Il y a quelques semaines, par cette approche, une personne que j'appréciais alors que je l'estimais raciste, non sans une certaine tristesse, a pu reconsidérer son point de vue. Je savais que ses valeurs n'étaient pas compatibles avec le développement actuel de son racisme (et je crois que c'est le cas de la plupart des personnes qui s'appuient sur un système de valeurs). Elle avait besoin d'être rassurée, plutôt que montrée du doigt, avant d'accepter son racisme et de modifier progressivement son point de vue. Maintenant, nous ne sommes toujours pas d'accord sur tout, mais le dialogue a été rendu possible sur ce sujet et elle a choisi de ne plus voter front national.

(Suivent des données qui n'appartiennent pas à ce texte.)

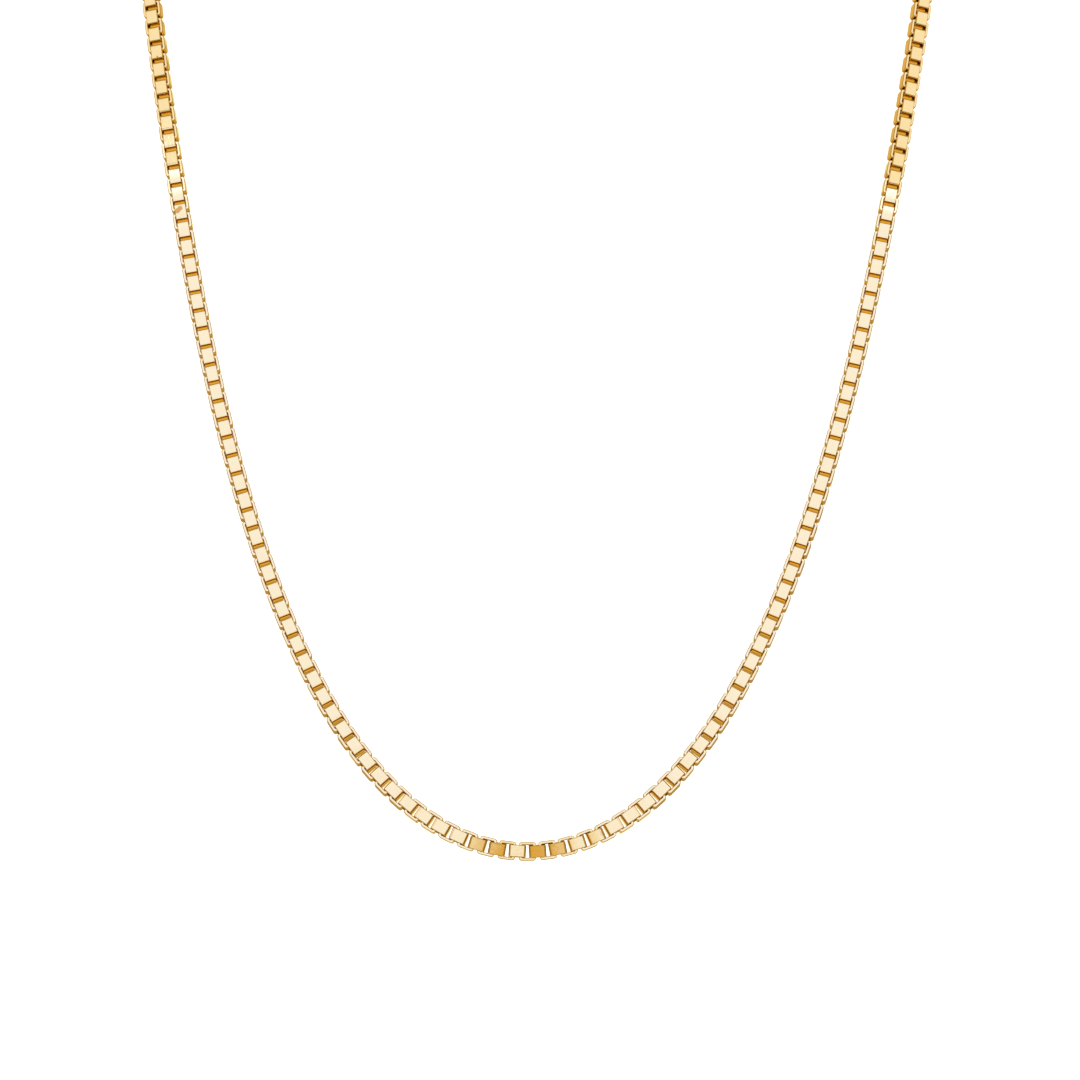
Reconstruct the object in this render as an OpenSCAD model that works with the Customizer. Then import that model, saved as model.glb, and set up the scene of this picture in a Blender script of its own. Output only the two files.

On peut chercher à diaboliser, à légiférer, à éduquer, mais les faits son têtus, la nature reprendra ses droits si on la néglige ou si on l'ignore. Diaboliser, jeter des anathèmes, cela est inutile. Cela ne convainc que ceux qui sont d'accord avec vous, ou, peut-être, vous permet de vous sentir comme faisant partie d'une communauté rassurante, sécurisante... Une communauté d'anti-racistes qui exclut toutes les autres, comme s'il était naturel d'être anti-raciste, comme si le racisme était une perversion... Voyez-vous où cela mène ? (je comprend aussi la nécessité ou le besoin ressenti de se mettre "en formation de combat", pour se défendre ou aider les victimes de racisme, mais cela ne suffira pas). Alors légiférer, oui, si on peut et dès qu'on le peut, pour limiter les impacts négatifs de certains comportements racistes, des injustices, des souffrances. Mais cela suppose la compréhension et l'adhésion d'une grande proportion de citoyens à ces lois. Eduquer, ou développer une éducation autour du racisme, assurément, pour que chacun ait l'occasion de se poser les meilleures questions possibles et de comprendre différents points de vue, sans asséner, sans diaboliser, sans mélanger les valeurs, les faits et les comportements. C'est dans cette optique qu'il conviendrait, il me semble, d'inclure une dimension naturelle du racisme dans sa définition.